Stader launched its liquid staking solution on the BNB chain in early August 2022. Since then BNBx has made several strides, reaching a high watermark of 65k BNB staked at its peak and over 10+ DeFi integrations till date.
Stader has followed a stringent validator selection criteria, balancing decentralization and optimizing APYs for our stakers. BNBx consistently has staking yields 10%-25% higher than the average validator on the BNB chain. In addition, users can choose from a wide range of DeFi trading strategies with our partner protocols to get the maximum yield for their risk preference.
In addition Stader has followed best-in-class security protocols on BNBx with dual audit for the smart contract by Halborn and Peckshield. Additionally, we have a $1mn bug bounty on Immunefi, which has not unearthed any security flaws till now. BNBx also has multi-sig accounts controlling the contract admin, with 3 external signatories, ensuring that control over the contract changes does not reside with the Stader team. Real time on chain alerts using Forta help us monitor for any unusual activity on the BNBx platform.
As an additional feature, Stader had implemented a 24hr time lock for any changes to the BNBx contract, ensuring sufficient time for the community to react.
Till now there has been no fee levied on users staking with BNBx, however in order to secure the long term future of the platform we propose a daily platform fee of 0.001% of the BNB staked through the BNBx contract.

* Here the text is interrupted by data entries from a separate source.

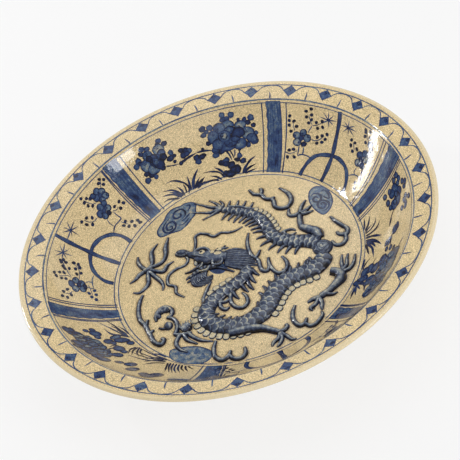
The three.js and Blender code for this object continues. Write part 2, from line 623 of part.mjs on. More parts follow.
    clay: bellyPlates(FOREBODY, 0.26, 0.52),
    cutBy: ['dragon_forebody'],
    material: cream,
  },
  belly_plates_flank: {
    clay: bellyPlates(FOREBODY, 0.6, 0.9),
    cutBy: ['dragon_forebody', 'dragon_haunch'],
    material: cream,
  },
  belly_plates_tail: {
    clay: bellyPlates(HINDBODY, 0.4, 0.74),
    cutBy: ['dragon_hindbody'],
    material: cream,
  },
};

// Cuts a piece back from what was laid before it, and keeps the part that stays in one.
function seated(name) {
  const { clay, cutBy = [] } = applied[name];
  const cut = cutBy.reduce((solid, other) => solid.subtract(applied[other].clay(SEAT_GAP)), clay(0));
  return cut.decompose().sort((a, b) => b.volume() - a.volume())[0];
}

// The eye sits in a round pocket of the head.
const pocket = solidOf(
  new THREE.CylinderGeometry(EYE.radius + SEAT_GAP, EYE.radius + SEAT_GAP, 2 * HEAD_RISE, 14)
    .rotateX(Math.PI / 2)
    .translate(EYE.x, EYE.y, FLOOR_Z + EYE_SEAT + HEAD_RISE),
);

const part = new THREE.Group();

function add(name, geometry, material) {
  const mesh = new THREE.Mesh(geometry, material);
  mesh.name = name;
  part.add(mesh);
}

add('bowl', bowlGeometry(), crackle);
add('foot_ring', footGeometry(), biscuit);
for (const [name, { material }] of Object.entries(applied)) {
  const solid = name === 'dragon_head' ? seated(name).subtract(pocket) : seated(name);
  add(name, geometryOf(solid), material);
}
const eyeball = pad(EYE.x, EYE.y, EYE.radius, EYE.radius, 0, EYE_RISE, { base: EYE_SEAT, sides: 14 });
add('dragon_eye', geometryOf(eyeball), cream);

export default part;
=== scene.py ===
# A wide footed bowl in crackled porcelain: painted borders, and a dragon in applied relief on the floor.
# Drawing sizes are millimetres in the part's own frame, and they become metres when a mesh is made.
import math
import random

import bpy
import numpy as np
from mathutils import Matrix, Quaternion, Vector, geometry


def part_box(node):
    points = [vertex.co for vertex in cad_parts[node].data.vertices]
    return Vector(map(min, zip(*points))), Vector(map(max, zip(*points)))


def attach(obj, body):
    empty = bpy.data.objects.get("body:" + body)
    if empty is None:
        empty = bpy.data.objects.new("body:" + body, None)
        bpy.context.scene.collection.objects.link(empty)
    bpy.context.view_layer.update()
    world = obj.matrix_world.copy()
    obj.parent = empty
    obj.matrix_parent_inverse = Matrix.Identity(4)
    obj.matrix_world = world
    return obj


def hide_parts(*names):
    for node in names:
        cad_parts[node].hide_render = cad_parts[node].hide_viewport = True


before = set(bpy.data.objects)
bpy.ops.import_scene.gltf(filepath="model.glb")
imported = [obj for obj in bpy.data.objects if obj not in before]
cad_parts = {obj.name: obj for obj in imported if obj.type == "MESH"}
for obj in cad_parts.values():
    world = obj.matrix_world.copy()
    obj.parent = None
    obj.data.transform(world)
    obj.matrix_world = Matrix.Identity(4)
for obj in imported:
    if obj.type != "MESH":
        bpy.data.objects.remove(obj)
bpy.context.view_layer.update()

MM = 0.001
rng = random.Random(7)

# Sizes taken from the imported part
bowl_low, bowl_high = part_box("bowl")
foot_low, foot_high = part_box("foot_ring")
FLOOR_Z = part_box("left_scroll")[0].z / MM
RIM_Z = bowl_high.z / MM
RIM_RADIUS = bowl_high.x / MM
BASE_Z = foot_high.z / MM
FOOT_RADIUS = foot_high.x / MM

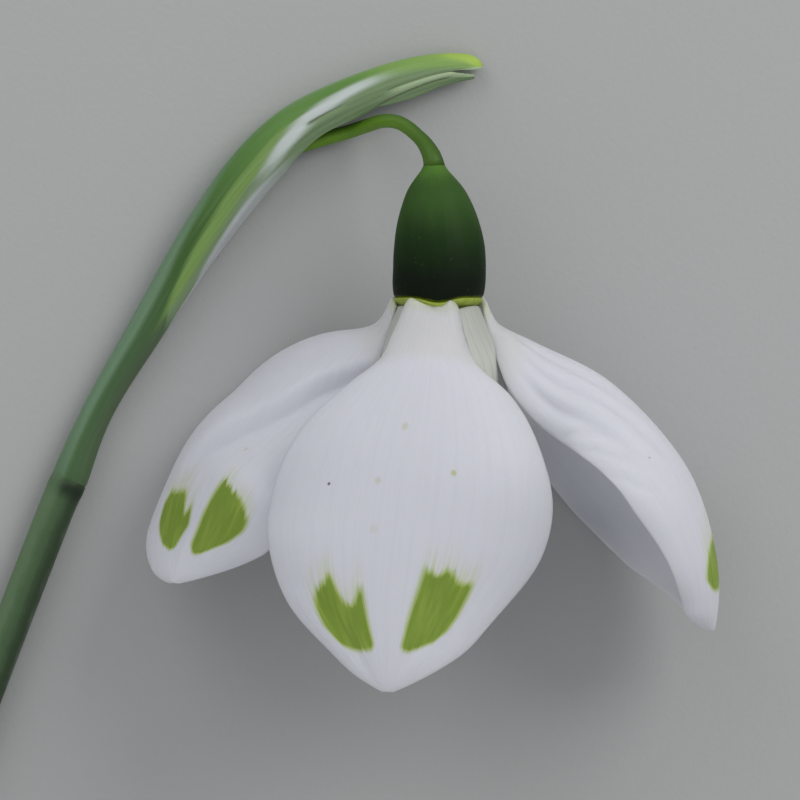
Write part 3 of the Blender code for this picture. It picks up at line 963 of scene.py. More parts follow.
def stem(name: str, setting: Setting, centres: np.ndarray, radii: np.ndarray, sides: int,
         material: bpy.types.Material, relief: Callable[[np.ndarray, np.ndarray], np.ndarray] | None = None,
         ) -> bpy.types.Object:
    """Make a round stem by wrapping a grid round a path, joining its seam and filling its ends.

    Args:
        name: the object's name.
        setting: where the flower sits.
        centres: points on the stem's axis, in millimetres.
        radii: its radius at each of them.
        sides: faces round it.
        material: its material.
        relief: how far the skin stands out, in millimetres, for turns and stations.

    Returns:
        The object.
    """
    turns = np.linspace(0, 1, sides + 1)
    v = along(centres)
    _, upward, sideways = frames(centres)
    out = np.broadcast_to(radii[:, None], (len(v), sides + 1)).copy()
    if relief is not None:
        out += relief(turns[None, :], v[:, None])
    angle = 2 * np.pi * turns[None, :, None]
    ring = np.cos(angle) * upward[:, None, :] - np.sin(angle) * sideways[:, None, :]
    surface = centres[:, None, :] + out[..., None] * ring
    skin = np.stack(np.broadcast_arrays(turns[None, :], v[:, None]), axis=-1)
    bm, _ = bent_grid(setting.place(surface), skin)
    bmesh.ops.remove_doubles(bm, verts=bm.verts, dist=MERGE)
    bmesh.ops.holes_fill(bm, edges=[e for e in bm.edges if e.is_boundary], sides=0)
    ends = [f for f in bm.faces if len(f.verts) > 4]
    bmesh.ops.inset_individual(bm, faces=ends, thickness=float(radii.min()) * END_INSET * MM)
    bmesh.ops.recalc_face_normals(bm, faces=bm.faces)
    return to_object(name, bm, material)


def turned(name: str, setting: Setting, profile: np.ndarray, sides: int, material: bpy.types.Material,
           adjust: Callable[[Vector], Vector] | None = None, place: Matrix | None = None) -> bpy.types.Object:
    """Spin a body round the flower's axis.

    Args:
        name: the object's name.
        setting: where the flower sits.
        profile: its heights and radii in millimetres, from one end to the other.
        sides: faces round it.
        material: its material.
        adjust: moves each point, in millimetres.
        place: then puts the body in its place, in millimetres.

    Returns:
        The object.
    """
    bm = bmesh.new()
    chain = [bm.verts.new((0.0, h, r)) for h, r in profile]
    edges = [bm.edges.new(pair) for pair in zip(chain, chain[1:])]
    bmesh.ops.spin(bm, geom=chain + edges, cent=(0, 0, 0), axis=(0, 1, 0), angle=2 * math.pi,
                   steps=sides, use_merge=True)
    bmesh.ops.remove_doubles(bm, verts=bm.verts, dist=MERGE_MM)
    bmesh.ops.recalc_face_normals(bm, faces=bm.faces)
    layer = bm.loops.layers.uv.new(SKIN)
    stations, heights = along(profile), profile[:, 0]
    rising = heights[-1] > heights[0]
    for face in bm.faces:
        middle = face.calc_center_median()
        for corner in face.loops:
            co = corner.vert.co
            turn = math.atan2(co.x, co.z) if math.hypot(co.x, co.z) > 1e-6 else math.atan2(middle.x, middle.z)
            turn += 2 * math.pi * round((math.atan2(middle.x, middle.z) - turn) / (2 * math.pi))
            v = float(np.interp(co.y if rising else -co.y, heights if rising else -heights, stations))
            corner[layer].uv = (turn / (2 * math.pi) + 0.5, v)
    for vertex in bm.verts:
        if adjust is not None:
            vertex.co = adjust(vertex.co)
    if place is not None:
        bmesh.ops.transform(bm, matrix=place, verts=bm.verts)
    bmesh.ops.scale(bm, vec=Vector((MM, MM, MM)), verts=bm.verts)
    bmesh.ops.translate(bm, vec=setting.origin, verts=bm.verts)
    return to_object(name, bm, material)


# ---------------------------------------------------------------- stem, sheath and flower stalk


@dataclass
class Scape:
    """The leafless stem, cut across at its lower end and jointed to the sheath at its node."""

    setting: Setting
    finish: StemFinish = StemFinish()
    radius: float = 1.2
    route: Profile = ((-33.5, -35.0), (-27.9, -20.2), (-26.0, -15.3), (-25.2, -13.3), (-24.3, -11.4))
    collar_at: float = 0.945
    collar_length: float = 0.022
    collar_swell: float = 0.04
    hidden_end: float = 0.45  # how much narrower it is inside the sheath
    hidden_from: tuple[float, float] = (0.966, 0.985)
    cut_edge: float = 0.07  # how much narrower its cut end is
    rings: int = 90
    sides: int = 48
    lines: int = 11
    line_height: float = 0.012

    def build(self) -> bpy.types.Object:
        """Build and dress the stem.

        Returns:
            The piece, seated.
        """
        flat = [(x, y, self.setting.floor + self.radius) for x, y in self.route]
        v = np.linspace(0, 1, self.rings)
        centres = through(along(flat), flat, v)
        swell = self.collar_swell * bell(v, self.collar_at, self.collar_length)
        centres[:, 2] += swell
        radii = self.radius + swell - self.hidden_end * ease(v, *self.hidden_from)
        radii[0] -= self.cut_edge
        material = self.finish.material("scape_skin", self.collar_at)
        return seat(stem("scape_stem", self.setting, centres, radii, self.sides, material, self.relief),
                    "scape")

    def relief(self, turns: np.ndarray, v: np.ndarray) -> np.ndarray:
        """Raise faint lines along the stem."""
        return self.line_height * np.cos(2 * np.pi * self.lines * turns) * ease(v, 0.0, 0.03)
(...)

This fee will be cut from staking rewards collected from validators each day. The proceeds from the fee will be used to fund continued incentives on BNBx DeFi integrations, security enhancements and additional product development
We invite feedback and suggestions from the community on the proposal for the next 5 days (more, if needed).
0.001% of the BNB staked, daily => 0.365% of the BNB staked.
If the staking yield is 3.6% → the fee is 10% of staking rewards
if the staking yield is 5.4% → the fee is 6.7% of staking rewards
if the staking yield is 7.2% → the fee is 5% of staking rewards.
Since anything between 5% to 10% seems ideal to me, I agree with this proposal.
Thanks @Mariella For numbers, you made that eady
Fully supported from me.
Why isn’t a % cut from the rewards generated introduced instead?
Why is it based on the BNB staked?
At the moment, BNB staking is at all time highs meaning they APYs are at all time lows. @Mariella If the staking yield goes down to 1.8% (which is already the case on a number of validators), Stader will get a 20% cut of the staking rewards which is a lot. And what if rewards are stopped for a number of days like when there was the BNB bridge hack? They continue taking a cut even though no rewards are being generated?
IMO, the cut should come from the rewards generated and not the BNB staked.
I have just seen the NearX proposal and over there it is 10% of the staking rewards.
It would be good to know why BNB would be treated differently.
it’s 5% in NEAR ser, not 10%.
You are right there.
I had no idea that staking yield in BNB could go as low as 1.8% tho… that’d be crazy, I think they would find something to make it not happen.
As a Stader SD stakeholder that will be getting that Stader revenue via upcoming SD staking, I welcome the fact that Stader’s revenue (and therefore my staking yield) will be more predictable. I guess this is why Stader does it that way.
Nevertheless, if say we hit a staking reward of 1.8% in BNB and the Stader cut becomes too high, the DAO should initiate another voting.
Please note that Stader fees are below average, e.g Lido takes 10% of the staking rewards as fees, Stader takes ~5% normally. So I wouldnt mind they do it this way in BNB and we experiment how it goes.
Wdyt @whitelfc ?
It’s not crazy. Staking yield depends on the gas fees as I’m sure you know and the more people stake the less yield for everyone. The way the trend is going (more and more BNB staked and less transactions) the 1.8% yield is already happening on a number of validators so it’s only a matter of time. And a 20% cut is too much.
You’re right Lido is at 10% but every liquid staking provider takes a cut from the rewards and not from the token staked.
Current staking yield (30 day avg) on BNBx is about 3.2% and the yield delivered through the BNBx validator selection criteria is 15%-25% higher than the APY on an average validator on the BNB chain.
The reason why the % was applied on TVL for BNB is because the APY on BNB staking is very variable whereas the costs (incentives on LPs, marketing and product development ) tend to remain stable. Also the fee is calculated on TVL but taken from the rewards , so in case there are no rewards (like during the BNB bridge hack) there will be no fee levied.
Having said this we would not want to take a huge portion of rewards as fees , in case the APY goes to even lower levels.
How about a cap, something along the lines of 0.001% of TVL or 10% of rewards whichever is lower?
this idea is fantastic. what do you think @Mariella @whitelfc ?
I agree completely with what BNB Magus said.
“something along the lines of 0.001% of TVL or 10% of rewards whichever is lower” Is the way.